# The task
Reproduce exactly the section that begins at the line containing "GRIP_START = Vector(*HANDLE_END)" and ends at the line containing "obj.matrix_world = Matrix.Identity(4)", both lines included; omit all other lines.

--- start ---

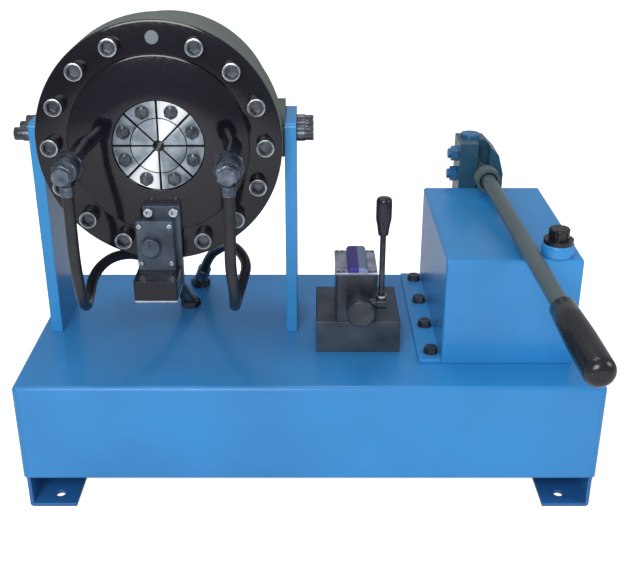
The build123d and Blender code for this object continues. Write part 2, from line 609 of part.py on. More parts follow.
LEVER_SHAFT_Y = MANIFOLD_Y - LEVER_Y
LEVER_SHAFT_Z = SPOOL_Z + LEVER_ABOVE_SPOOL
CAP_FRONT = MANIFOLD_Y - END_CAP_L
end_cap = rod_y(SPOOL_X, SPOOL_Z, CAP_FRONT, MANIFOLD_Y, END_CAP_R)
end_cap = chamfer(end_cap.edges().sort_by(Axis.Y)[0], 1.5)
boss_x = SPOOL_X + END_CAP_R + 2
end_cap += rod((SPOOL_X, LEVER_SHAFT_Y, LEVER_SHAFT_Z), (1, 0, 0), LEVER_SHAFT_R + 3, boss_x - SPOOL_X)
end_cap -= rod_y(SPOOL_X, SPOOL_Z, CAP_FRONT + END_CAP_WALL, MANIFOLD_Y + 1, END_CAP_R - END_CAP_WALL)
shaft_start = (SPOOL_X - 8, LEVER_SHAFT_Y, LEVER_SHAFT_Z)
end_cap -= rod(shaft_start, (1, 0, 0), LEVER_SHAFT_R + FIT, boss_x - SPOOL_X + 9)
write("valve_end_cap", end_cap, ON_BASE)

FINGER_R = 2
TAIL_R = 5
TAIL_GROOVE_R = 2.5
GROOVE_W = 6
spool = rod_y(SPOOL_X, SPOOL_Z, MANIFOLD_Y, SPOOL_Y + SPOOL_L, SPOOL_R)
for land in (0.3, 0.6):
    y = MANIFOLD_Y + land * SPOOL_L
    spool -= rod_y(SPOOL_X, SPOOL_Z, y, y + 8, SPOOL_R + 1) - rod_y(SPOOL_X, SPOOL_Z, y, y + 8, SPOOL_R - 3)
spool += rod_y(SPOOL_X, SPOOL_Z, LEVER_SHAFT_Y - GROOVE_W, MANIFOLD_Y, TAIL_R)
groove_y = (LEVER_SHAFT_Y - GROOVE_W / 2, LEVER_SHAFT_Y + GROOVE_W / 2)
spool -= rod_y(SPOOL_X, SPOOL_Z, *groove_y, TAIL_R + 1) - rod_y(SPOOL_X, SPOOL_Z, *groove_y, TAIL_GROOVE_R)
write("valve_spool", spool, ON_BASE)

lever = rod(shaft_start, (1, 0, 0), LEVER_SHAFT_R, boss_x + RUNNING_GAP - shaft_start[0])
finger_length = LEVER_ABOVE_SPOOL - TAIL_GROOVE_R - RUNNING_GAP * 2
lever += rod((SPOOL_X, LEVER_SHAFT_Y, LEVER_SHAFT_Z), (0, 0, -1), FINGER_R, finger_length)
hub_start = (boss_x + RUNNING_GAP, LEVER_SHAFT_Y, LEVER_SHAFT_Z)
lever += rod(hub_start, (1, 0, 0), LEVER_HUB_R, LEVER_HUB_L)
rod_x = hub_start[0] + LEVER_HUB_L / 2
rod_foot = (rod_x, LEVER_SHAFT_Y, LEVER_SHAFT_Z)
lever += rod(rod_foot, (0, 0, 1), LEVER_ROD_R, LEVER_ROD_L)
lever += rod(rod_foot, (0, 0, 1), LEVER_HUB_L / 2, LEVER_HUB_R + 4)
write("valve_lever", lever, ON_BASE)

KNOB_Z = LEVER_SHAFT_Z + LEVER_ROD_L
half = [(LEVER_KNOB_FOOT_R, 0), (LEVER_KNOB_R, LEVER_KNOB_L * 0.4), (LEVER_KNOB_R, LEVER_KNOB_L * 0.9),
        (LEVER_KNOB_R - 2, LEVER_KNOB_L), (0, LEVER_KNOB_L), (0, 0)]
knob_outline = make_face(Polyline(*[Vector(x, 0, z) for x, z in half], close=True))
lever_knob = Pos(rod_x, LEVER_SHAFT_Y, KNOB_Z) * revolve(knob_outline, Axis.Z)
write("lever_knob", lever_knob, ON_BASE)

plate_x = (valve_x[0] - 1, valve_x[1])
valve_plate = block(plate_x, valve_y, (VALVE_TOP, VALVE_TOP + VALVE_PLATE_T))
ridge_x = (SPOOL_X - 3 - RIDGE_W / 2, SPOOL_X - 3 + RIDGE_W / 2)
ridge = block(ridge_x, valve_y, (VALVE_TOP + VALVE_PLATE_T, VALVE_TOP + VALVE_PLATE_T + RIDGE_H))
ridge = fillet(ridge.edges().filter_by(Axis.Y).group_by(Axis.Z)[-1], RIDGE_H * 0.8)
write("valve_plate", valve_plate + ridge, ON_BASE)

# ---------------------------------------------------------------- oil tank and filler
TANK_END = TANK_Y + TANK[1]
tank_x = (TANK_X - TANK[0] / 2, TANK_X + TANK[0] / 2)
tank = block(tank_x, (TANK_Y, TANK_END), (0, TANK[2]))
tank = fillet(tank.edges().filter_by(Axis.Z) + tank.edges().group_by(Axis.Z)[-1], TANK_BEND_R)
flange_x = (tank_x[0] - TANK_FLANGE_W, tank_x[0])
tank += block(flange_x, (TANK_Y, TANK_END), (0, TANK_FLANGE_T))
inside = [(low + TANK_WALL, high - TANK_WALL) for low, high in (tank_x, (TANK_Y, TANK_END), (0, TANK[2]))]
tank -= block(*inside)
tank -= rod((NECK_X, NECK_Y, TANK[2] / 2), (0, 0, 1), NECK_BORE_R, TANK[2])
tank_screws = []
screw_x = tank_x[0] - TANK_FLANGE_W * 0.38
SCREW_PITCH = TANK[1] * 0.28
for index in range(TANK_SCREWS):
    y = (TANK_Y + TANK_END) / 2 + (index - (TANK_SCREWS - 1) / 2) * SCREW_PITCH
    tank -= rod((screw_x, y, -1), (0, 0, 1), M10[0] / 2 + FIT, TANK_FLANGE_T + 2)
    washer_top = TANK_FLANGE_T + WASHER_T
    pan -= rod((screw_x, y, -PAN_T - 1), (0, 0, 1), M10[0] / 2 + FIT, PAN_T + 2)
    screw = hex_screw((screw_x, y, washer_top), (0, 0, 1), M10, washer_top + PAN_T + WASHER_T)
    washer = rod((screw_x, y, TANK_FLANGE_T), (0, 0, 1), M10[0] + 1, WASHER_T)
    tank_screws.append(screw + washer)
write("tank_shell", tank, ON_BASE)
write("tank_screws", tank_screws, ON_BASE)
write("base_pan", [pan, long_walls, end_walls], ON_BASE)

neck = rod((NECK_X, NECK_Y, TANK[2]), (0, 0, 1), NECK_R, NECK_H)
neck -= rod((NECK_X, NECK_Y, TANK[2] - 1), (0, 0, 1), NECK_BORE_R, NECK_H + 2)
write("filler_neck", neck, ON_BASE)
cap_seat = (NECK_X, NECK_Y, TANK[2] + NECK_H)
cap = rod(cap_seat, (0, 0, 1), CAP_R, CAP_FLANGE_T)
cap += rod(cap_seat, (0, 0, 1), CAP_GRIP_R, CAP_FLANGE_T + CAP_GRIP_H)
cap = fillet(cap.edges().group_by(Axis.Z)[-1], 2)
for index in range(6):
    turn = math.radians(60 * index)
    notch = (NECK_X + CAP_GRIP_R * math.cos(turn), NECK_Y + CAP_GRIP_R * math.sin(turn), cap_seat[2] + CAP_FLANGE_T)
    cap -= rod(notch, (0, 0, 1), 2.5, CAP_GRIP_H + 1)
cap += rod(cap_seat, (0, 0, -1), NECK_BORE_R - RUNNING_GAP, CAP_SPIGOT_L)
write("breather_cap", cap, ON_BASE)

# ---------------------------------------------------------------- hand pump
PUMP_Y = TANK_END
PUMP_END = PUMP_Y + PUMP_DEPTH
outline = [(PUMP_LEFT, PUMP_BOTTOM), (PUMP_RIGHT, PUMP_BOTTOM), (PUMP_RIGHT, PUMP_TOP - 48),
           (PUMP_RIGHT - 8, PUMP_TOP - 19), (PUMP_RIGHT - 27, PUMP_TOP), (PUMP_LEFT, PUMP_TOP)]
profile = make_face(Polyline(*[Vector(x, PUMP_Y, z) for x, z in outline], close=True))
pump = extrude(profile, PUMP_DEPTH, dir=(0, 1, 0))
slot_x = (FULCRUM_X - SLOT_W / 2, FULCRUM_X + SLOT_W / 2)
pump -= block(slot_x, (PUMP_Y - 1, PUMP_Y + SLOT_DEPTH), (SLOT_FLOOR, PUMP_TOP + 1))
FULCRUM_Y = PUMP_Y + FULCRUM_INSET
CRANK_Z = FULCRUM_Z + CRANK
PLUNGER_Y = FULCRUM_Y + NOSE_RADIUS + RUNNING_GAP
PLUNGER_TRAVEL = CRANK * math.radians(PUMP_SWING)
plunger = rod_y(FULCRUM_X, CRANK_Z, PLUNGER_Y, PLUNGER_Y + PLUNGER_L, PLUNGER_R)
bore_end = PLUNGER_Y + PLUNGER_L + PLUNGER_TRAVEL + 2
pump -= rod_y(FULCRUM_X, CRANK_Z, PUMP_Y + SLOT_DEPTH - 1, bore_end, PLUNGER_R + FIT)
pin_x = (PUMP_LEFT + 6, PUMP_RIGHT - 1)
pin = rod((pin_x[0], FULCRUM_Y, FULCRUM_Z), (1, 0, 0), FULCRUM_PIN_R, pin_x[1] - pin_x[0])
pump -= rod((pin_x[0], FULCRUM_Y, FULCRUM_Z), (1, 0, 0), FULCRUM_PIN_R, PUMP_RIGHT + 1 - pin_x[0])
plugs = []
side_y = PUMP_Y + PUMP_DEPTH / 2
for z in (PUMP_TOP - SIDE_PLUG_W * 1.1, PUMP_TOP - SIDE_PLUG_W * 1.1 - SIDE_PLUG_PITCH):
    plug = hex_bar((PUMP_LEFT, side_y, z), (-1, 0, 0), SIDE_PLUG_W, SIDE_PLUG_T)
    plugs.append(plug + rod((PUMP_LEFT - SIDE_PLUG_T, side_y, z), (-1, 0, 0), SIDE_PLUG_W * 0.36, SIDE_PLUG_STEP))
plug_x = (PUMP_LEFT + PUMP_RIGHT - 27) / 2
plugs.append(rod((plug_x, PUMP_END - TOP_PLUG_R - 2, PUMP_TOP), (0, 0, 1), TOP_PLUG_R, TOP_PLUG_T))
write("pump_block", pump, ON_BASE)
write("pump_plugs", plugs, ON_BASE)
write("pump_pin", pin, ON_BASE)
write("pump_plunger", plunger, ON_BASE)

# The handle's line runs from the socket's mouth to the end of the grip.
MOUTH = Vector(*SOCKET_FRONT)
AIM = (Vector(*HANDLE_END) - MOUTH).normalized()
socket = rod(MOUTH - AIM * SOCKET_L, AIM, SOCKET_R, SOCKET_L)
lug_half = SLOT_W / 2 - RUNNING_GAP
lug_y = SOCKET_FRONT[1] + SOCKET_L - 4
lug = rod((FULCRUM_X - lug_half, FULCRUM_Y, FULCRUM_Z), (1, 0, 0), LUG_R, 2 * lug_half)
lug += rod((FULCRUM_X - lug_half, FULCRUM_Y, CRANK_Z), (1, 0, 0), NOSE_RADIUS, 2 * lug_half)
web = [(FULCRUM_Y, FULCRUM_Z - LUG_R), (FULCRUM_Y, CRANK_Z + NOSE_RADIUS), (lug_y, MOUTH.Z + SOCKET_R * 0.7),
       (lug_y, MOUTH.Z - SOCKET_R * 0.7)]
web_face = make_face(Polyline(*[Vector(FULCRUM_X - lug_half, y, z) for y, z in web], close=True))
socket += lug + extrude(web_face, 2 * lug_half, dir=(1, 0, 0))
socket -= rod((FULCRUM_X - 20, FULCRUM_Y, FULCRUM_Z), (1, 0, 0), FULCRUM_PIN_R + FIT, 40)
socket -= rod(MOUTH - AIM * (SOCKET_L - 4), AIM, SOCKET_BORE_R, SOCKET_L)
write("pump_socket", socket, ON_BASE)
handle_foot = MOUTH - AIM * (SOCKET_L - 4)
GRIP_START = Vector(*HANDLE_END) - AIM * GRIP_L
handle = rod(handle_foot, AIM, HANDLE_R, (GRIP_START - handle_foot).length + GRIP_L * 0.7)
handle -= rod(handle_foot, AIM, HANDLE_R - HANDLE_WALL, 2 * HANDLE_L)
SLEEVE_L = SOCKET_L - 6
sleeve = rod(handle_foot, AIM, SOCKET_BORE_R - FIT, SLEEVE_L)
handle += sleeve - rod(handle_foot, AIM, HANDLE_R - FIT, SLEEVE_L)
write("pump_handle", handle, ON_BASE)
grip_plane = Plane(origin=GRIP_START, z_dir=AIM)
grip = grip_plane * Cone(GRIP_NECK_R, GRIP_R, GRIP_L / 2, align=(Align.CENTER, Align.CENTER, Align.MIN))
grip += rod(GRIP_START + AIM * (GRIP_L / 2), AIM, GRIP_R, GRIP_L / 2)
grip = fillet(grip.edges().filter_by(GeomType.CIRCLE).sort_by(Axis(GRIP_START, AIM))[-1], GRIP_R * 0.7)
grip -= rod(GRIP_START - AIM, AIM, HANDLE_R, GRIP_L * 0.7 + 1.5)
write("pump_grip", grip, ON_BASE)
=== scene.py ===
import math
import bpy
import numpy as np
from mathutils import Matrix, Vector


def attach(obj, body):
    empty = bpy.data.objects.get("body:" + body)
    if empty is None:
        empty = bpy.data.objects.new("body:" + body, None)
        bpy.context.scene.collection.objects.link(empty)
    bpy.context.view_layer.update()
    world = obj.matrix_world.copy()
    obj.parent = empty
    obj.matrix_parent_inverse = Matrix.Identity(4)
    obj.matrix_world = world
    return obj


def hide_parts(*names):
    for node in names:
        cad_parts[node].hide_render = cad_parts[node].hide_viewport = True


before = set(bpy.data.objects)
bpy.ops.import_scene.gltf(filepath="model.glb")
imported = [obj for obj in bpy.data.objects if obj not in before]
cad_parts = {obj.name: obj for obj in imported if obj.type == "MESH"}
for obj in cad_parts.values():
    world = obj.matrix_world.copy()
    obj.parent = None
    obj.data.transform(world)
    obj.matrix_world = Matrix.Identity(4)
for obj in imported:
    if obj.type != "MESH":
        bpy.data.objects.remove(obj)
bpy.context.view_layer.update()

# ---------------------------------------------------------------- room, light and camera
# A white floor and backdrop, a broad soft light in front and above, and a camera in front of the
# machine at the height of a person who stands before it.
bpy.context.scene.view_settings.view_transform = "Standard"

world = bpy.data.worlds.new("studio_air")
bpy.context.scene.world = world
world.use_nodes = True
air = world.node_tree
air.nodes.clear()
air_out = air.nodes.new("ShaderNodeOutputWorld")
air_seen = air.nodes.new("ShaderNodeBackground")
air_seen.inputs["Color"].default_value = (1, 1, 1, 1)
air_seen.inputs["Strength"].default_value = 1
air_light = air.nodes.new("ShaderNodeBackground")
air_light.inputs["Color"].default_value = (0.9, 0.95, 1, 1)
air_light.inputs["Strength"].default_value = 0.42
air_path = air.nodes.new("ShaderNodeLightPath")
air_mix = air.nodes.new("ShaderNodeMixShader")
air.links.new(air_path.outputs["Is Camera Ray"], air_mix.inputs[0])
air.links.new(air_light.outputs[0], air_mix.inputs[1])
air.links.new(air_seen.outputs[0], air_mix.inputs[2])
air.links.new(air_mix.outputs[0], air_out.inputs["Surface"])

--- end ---

# Reply to the exercise
GRIP_START = Vector(*HANDLE_END) - AIM * GRIP_L
handle = rod(handle_foot, AIM, HANDLE_R, (GRIP_START - handle_foot).length + GRIP_L * 0.7)
handle -= rod(handle_foot, AIM, HANDLE_R - HANDLE_WALL, 2 * HANDLE_L)
SLEEVE_L = SOCKET_L - 6
sleeve = rod(handle_foot, AIM, SOCKET_BORE_R - FIT, SLEEVE_L)
handle += sleeve - rod(handle_foot, AIM, HANDLE_R - FIT, SLEEVE_L)
write("pump_handle", handle, ON_BASE)
grip_plane = Plane(origin=GRIP_START, z_dir=AIM)
grip = grip_plane * Cone(GRIP_NECK_R, GRIP_R, GRIP_L / 2, align=(Align.CENTER, Align.CENTER, Align.MIN))
grip += rod(GRIP_START + AIM * (GRIP_L / 2), AIM, GRIP_R, GRIP_L / 2)
grip = fillet(grip.edges().filter_by(GeomType.CIRCLE).sort_by(Axis(GRIP_START, AIM))[-1], GRIP_R * 0.7)
grip -= rod(GRIP_START - AIM, AIM, HANDLE_R, GRIP_L * 0.7 + 1.5)
write("pump_grip", grip, ON_BASE)
=== scene.py ===
import math
import bpy
import numpy as np
from mathutils import Matrix, Vector


def attach(obj, body):
    empty = bpy.data.objects.get("body:" + body)
    if empty is None:
        empty = bpy.data.objects.new("body:" + body, None)
        bpy.context.scene.collection.objects.link(empty)
    bpy.context.view_layer.update()
    world = obj.matrix_world.copy()
    obj.parent = empty
    obj.matrix_parent_inverse = Matrix.Identity(4)
    obj.matrix_world = world
    return obj


def hide_parts(*names):
    for node in names:
        cad_parts[node].hide_render = cad_parts[node].hide_viewport = True


before = set(bpy.data.objects)
bpy.ops.import_scene.gltf(filepath="model.glb")
imported = [obj for obj in bpy.data.objects if obj not in before]
cad_parts = {obj.name: obj for obj in imported if obj.type == "MESH"}
for obj in cad_parts.values():
    world = obj.matrix_world.copy()
    obj.parent = None
    obj.data.transform(world)
    obj.matrix_world = Matrix.Identity(4)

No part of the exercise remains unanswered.